Task input:
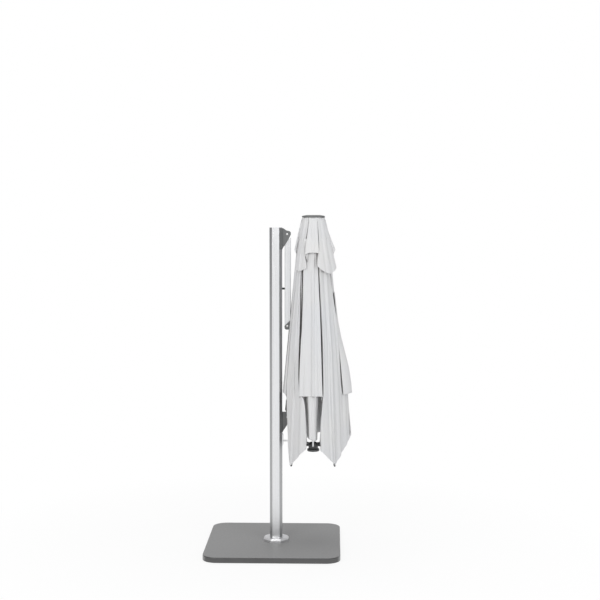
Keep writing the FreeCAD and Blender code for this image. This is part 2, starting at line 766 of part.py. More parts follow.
def reach_at(down):
    """Half the distance between two neighbouring ribs, at the cloth, below the hinges."""
    return (hinge_ring + dim.cloth_out + down * math.tan(lean)) * math.sin(half_pitch)


def gore_panel(i):
    """The cloth between rib i, at local -X, and the next rib, at local +X."""
    first, second = dim.rib_mid, dim.rib_corner
    if i % 2:
        first, second = second, first
    first_margin = dim.cloth_twin if i == TWIN else dim.cloth_side
    second_margin = dim.cloth_twin if i == TWIN - 1 else dim.cloth_side
    top = dim.cloth_top + 190 if i in (TWIN - 1, TWIN) else dim.cloth_top
    panel = prism("XZ_Plane", [
        (-reach_at(top) + first_margin, -top),
        (reach_at(top) - second_margin, -top),
        (reach_at(second * HEM) - second_margin, -second * HEM),
        (-reach_at(first * HEM) + first_margin, -first * HEM)], dim.cloth)
    middle = PITCH * i + PITCH / 2
    angle = math.radians(middle)
    out = (hinge_ring.number + dim.cloth_out.number) * math.cos(half_pitch)
    base = Vector(axis_x.number + out * math.cos(angle), out * math.sin(angle), hinge_z.number)
    panel.Placement = Placement(base, turn("z", middle + 90) * turn("x", -panel_lean))
    return panel


def gore_eyelet(i):
    """The eyelet on the stud and the strap from it to the panel."""
    if i == TWIN:
        strap = [box(12.3, 14, 0, 54, -12, -4), box(12.3, 15, 46, 54, -332, -4),
                 box(-5, 15, 46, 64, -332, -318)]
    else:
        strap_low = -dim.cloth_top - (202 if i == TWIN - 1 else 12)
        strap = [box(12.3, 14, 0, 18, -12, -4), box(12.3, 17, 9, 18, strap_low, -4)]
    eyelet = cut(fuse(cylinder(7.5, 1.7, 12.3, 0, -dim.stud_drop, "x"), *strap),
                 cylinder(rivet + dim.play, 10, 8, 0, -dim.stud_drop, "x"))
    return on_hinge(eyelet, i)


def canopy_gore(i):
    panel = gore_panel(i)
    eyelet = gore_eyelet(i)
    if i in (TWIN - 1, TWIN):
        return fuse(panel, eyelet)
    # The slack cloth between two ribs stands out as one pleat.
    crest = -2 - dim.fold_out
    fold = prism("YZ_Plane", [(-2, -600), (crest, -1500), (crest, -1580), (-2, -1640)], 10)
    fold.Placement = panel.Placement
    return fuse(panel, fold, eyelet)


# ------------------------------------------------------------------ build and export
PIECES = [
    base_cover, base_tray, base_frame, ballast_slabs, base_feet, mast_spigot, spigot_bolts,
    mast_profile, mast_cap, foot_collar, swivel_bushes, head_bracket, head_pin, arm_bumper,
    winch_housing, crank_shaft, winch_drum, crank_arm, crank_grip, head_pulley, pulley_axle,
    lift_rope, brace_profile, brace_ends, boom_profile, boom_foot, boom_head, boom_ear, ear_pin,
    slider_carriage, slider_pin, slider_key, hub_casting, hub_pin, crown_cap, runner,
]
nodes = {build.__name__: build() for build in PIECES}
for build in (rib, strut, canopy_gore):
    for i in range(RIBS):
        nodes["%s_%d" % (build.__name__, i + 1)] = build(i)
for label, obj in nodes.items():
    obj.Label = label

doc.recompute()
bad = [(obj.Name, obj.Label, obj.State) for obj in doc.Objects
       if "Invalid" in obj.State or "Error" in obj.State]
if bad:
    raise RuntimeError("objects failed to recompute: %s" % bad)
for label, obj in nodes.items():
    if obj.Shape.isNull() or not obj.Shape.isValid() or obj.Shape.Volume <= 0:
        raise RuntimeError("%s has no valid shape" % label)
for label, obj in nodes.items():
    obj.Shape.exportStep("parts/%s.step" % label)
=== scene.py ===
"""A square parasol with an eight-ribbed cloth canopy and a small vent roof, built closed.

Metres, +Z up. The ribs hang round the upright line x = AXIS_X, y = 0. Rib 1 faces +X and the
others follow every 45 degrees, anticlockwise seen from above, so rib 7 faces the camera on -Y.
Even ribs run to the corners, odd ribs to the middles of the sides.
"""
import json
import math
from collections import namedtuple
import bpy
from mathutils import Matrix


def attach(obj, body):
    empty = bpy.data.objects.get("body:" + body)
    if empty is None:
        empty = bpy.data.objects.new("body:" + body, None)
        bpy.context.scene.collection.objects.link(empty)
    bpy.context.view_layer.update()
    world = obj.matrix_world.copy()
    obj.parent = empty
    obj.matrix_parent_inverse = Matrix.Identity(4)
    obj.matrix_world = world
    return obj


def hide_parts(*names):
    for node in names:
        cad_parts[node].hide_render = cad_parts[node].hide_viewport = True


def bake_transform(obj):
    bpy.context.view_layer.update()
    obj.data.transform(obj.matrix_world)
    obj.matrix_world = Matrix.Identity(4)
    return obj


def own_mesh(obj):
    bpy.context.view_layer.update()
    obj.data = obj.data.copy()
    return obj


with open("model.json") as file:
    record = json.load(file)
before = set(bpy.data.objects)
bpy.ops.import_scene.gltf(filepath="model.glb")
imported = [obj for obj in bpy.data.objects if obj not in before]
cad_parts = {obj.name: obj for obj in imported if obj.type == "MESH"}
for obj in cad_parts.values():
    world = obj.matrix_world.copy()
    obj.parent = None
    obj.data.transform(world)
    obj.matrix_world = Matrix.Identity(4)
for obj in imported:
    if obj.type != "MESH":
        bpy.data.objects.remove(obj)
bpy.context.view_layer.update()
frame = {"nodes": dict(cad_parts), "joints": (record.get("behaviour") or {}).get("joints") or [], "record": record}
from types import SimpleNamespace

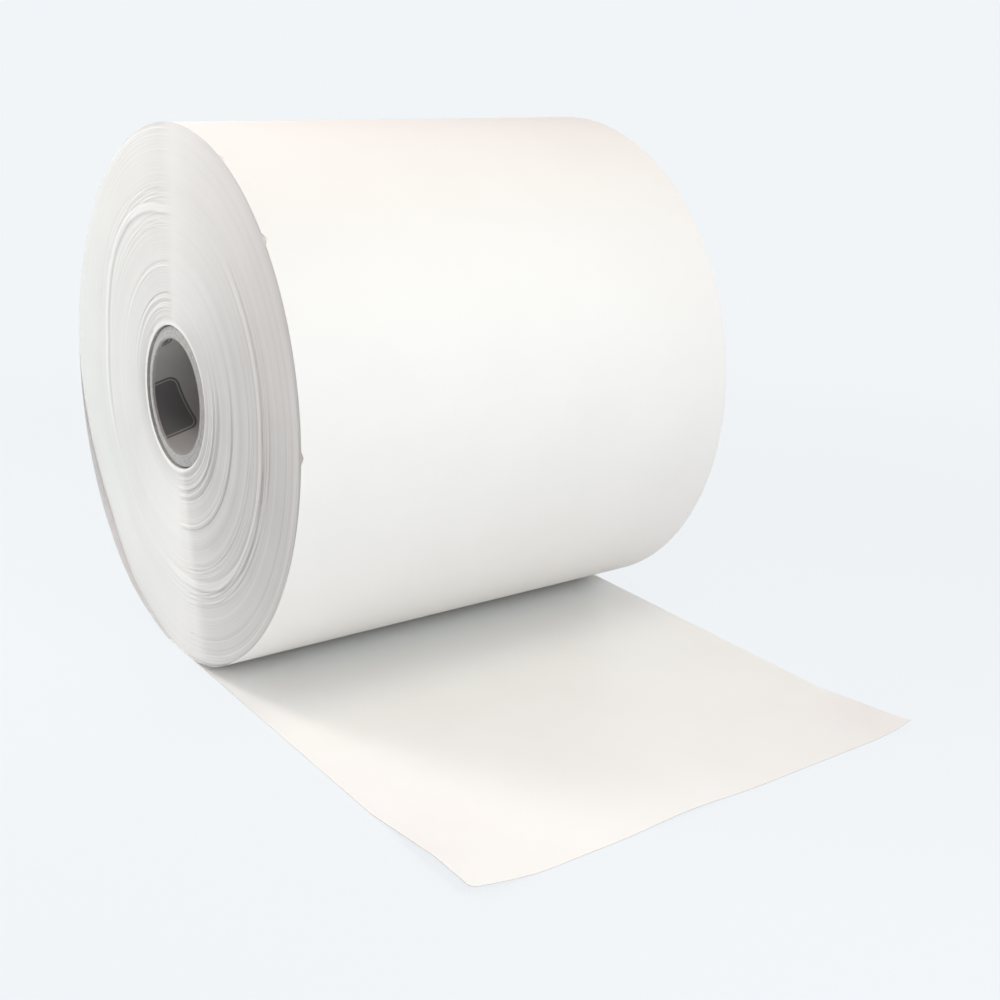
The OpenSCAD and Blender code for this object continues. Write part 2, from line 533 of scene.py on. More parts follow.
# %% [markdown]
# ## A roll is never quite round
# Paper is soft, and this roll has sagged a little towards its lower back: it bulges there and at the
# upper front, and is drawn in between them, by less than a millimetre. One could scale the mesh along
# a slant, but that would lift the flat underside and stretch the core's hole. So the points are pushed
# outwards or inwards by their angle, more at the near end, and not at all at the core or the floor.

# %% Push the roll out of round
OVAL_NEAR, OVAL_FAR = 0.75, 0.2
OVAL_FADE = 6 * MM
# Beyond this distance from the axis lies the loose end, which stays as it is
SHEET_RADIUS = roll_radius / MM + 2
PAPER_SMOOTH_BELOW = 30


def oval_at(co):
    """How far a point moves away from the axis, in millimetres, and its angle in radians."""
    radius, angle = polar(co)
    angle = math.radians(angle)
    if radius > SHEET_RADIUS:
        return 0, angle
    outward = max(0, (radius - core_radius / MM) / ((roll_radius - core_radius) / MM))
    share = (web_half - co.x) / (2 * web_half)
    amount = OVAL_FAR + share * (OVAL_NEAR - OVAL_FAR)
    return -amount * math.sin(2 * angle) * outward * smooth_step(0, OVAL_FADE, co.z), angle


def oval_weight(direction, sign):
    def weight(co):
        away, angle = oval_at(co)
        part = math.cos(angle) if direction == "Y" else math.sin(angle)
        return sign * away * part / OVAL_NEAR

    return weight


for direction in ("Y", "Z"):
    for sign in (1, -1):
        push(paper_web, "oval", direction, sign * OVAL_NEAR * MM, oval_weight(direction, sign))
paper_web.vertex_groups.clear()
only(paper_web)
bpy.ops.object.shade_smooth_by_angle(angle=math.radians(PAPER_SMOOTH_BELOW))
print("roll's height:", round(max(v.co.z for v in paper_web.data.vertices) / MM, 2), "mm")

# %% [markdown]
# ## The board core
# The core is a tube wound from strips of grey board. Its outer ply stops a little short of the paper
# and has shrunk from it, which leaves a gap in shadow; the paper's wall in the gap gets the grey board
# finish further down, as painted shade. The inner plies have swollen, so the soft, worn rim
# of the bore stands level with the paper again. Fine grooves mark the plies. As with the turns, the
# section is drawn as a line and spun, which gives the plies, the rims and the gap in one go.

# %% Draw the core's section and spin it
PLIES = 5
PLY_GROOVE_DEPTH = 0.06
PLY_GROOVE_WIDTH = 0.07
RIM_BEVEL = 0.25
RIM_RISE = 0.38
GAP_WIDTH = 0.22
GAP_DEPTH = 1.6
CORE_AROUND = 160
CORE_SMOOTH_BELOW = 40


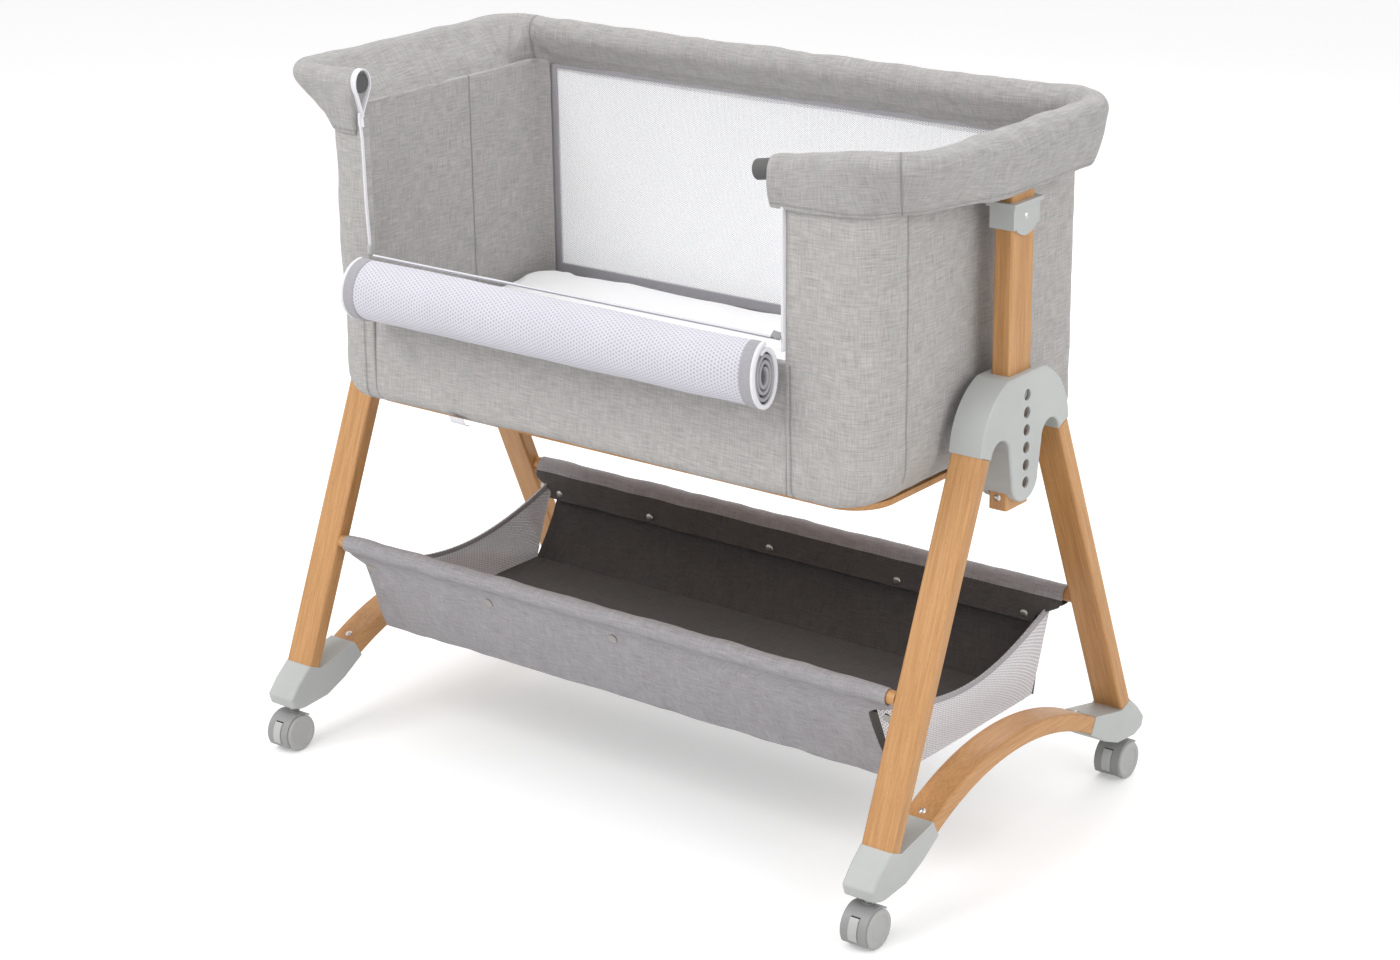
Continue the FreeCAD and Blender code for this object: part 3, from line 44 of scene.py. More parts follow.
camera_data = bpy.data.cameras.new("camera")
camera_data.lens = 75.36
camera_data.sensor_width = 36.0
camera_data.clip_end = 100.0
camera = bpy.data.objects.new("camera", camera_data)
bpy.context.collection.objects.link(camera)
camera.location = (2.0283, -2.5961, 1.5180)
camera.rotation_euler = (
    Matrix.Rotation(math.radians(37.935), 3, "Z")
    @ Matrix.Rotation(math.radians(90 - 19.310), 3, "X")
    @ Matrix.Rotation(math.radians(-0.777), 3, "Z")
).to_euler()
bpy.context.scene.camera = camera
bpy.context.scene.view_settings.view_transform = "Standard"


class Wire:
    """A socket of a finish: sums, products and comparisons of wires add Math nodes."""

    def __init__(self, finish, socket):
        self.finish = finish
        self.socket = socket

    def math(self, operation, first, second=0.0):
        return self.finish.add("ShaderNodeMath", {"operation": operation}, {0: first, 1: second})

    def __add__(self, other):
        return self.math("ADD", self, other)

    def __sub__(self, other):
        return self.math("SUBTRACT", self, other)

    def __rsub__(self, other):
        return self.math("SUBTRACT", other, self)

    def __mul__(self, other):
        return self.math("MULTIPLY", self, other)

    def __gt__(self, other):
        return self.math("GREATER_THAN", self, other)

    def __lt__(self, other):
        return self.math("LESS_THAN", self, other)

    __radd__ = __add__
    __rmul__ = __mul__

    def distance(self, centre):
        return self.math("ABSOLUTE", self - centre)

    def sine(self):
        return self.math("SINE", self)


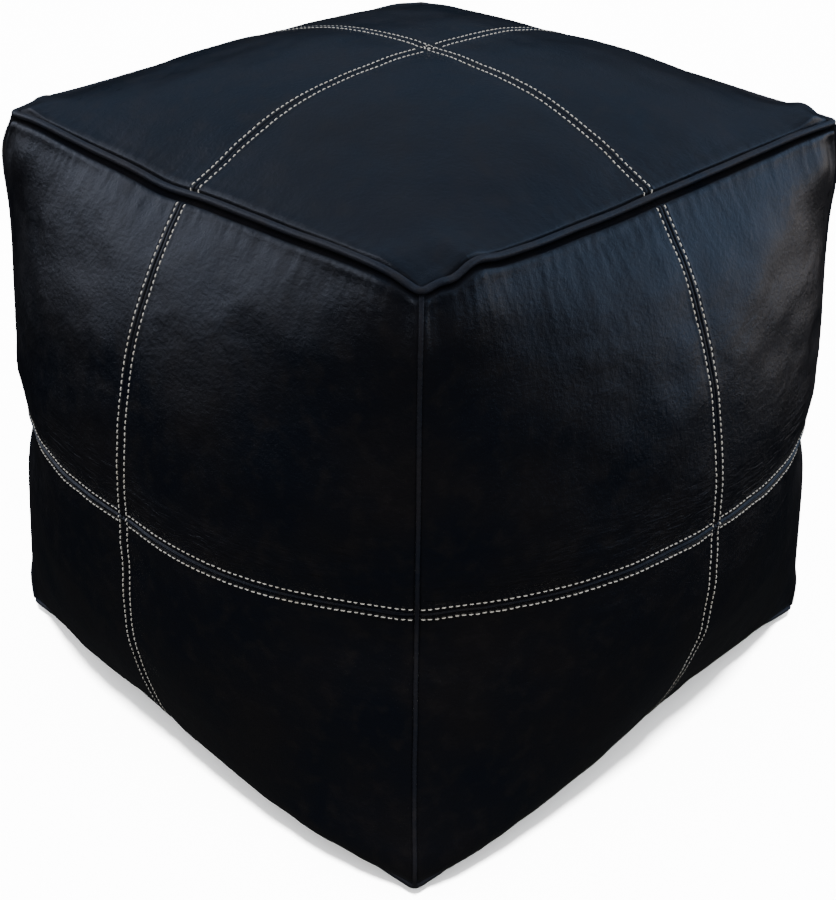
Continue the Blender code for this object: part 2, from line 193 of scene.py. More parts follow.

To be done:
Your task is to output exactly the lines from the one with "doc.recompute()" through the one with "cad_parts[node].hide_render = cad_parts[node].hide_viewport", counting both ends.

Task response:
doc.recompute()
bad = [(obj.Name, obj.Label, obj.State) for obj in doc.Objects
       if "Invalid" in obj.State or "Error" in obj.State]
if bad:
    raise RuntimeError("objects failed to recompute: %s" % bad)
for label, obj in nodes.items():
    if obj.Shape.isNull() or not obj.Shape.isValid() or obj.Shape.Volume <= 0:
        raise RuntimeError("%s has no valid shape" % label)
for label, obj in nodes.items():
    obj.Shape.exportStep("parts/%s.step" % label)
=== scene.py ===
"""A square parasol with an eight-ribbed cloth canopy and a small vent roof, built closed.

Metres, +Z up. The ribs hang round the upright line x = AXIS_X, y = 0. Rib 1 faces +X and the
others follow every 45 degrees, anticlockwise seen from above, so rib 7 faces the camera on -Y.
Even ribs run to the corners, odd ribs to the middles of the sides.
"""
import json
import math
from collections import namedtuple
import bpy
from mathutils import Matrix


def attach(obj, body):
    empty = bpy.data.objects.get("body:" + body)
    if empty is None:
        empty = bpy.data.objects.new("body:" + body, None)
        bpy.context.scene.collection.objects.link(empty)
    bpy.context.view_layer.update()
    world = obj.matrix_world.copy()
    obj.parent = empty
    obj.matrix_parent_inverse = Matrix.Identity(4)
    obj.matrix_world = world
    return obj


def hide_parts(*names):
    for node in names:
        cad_parts[node].hide_render = cad_parts[node].hide_viewport = True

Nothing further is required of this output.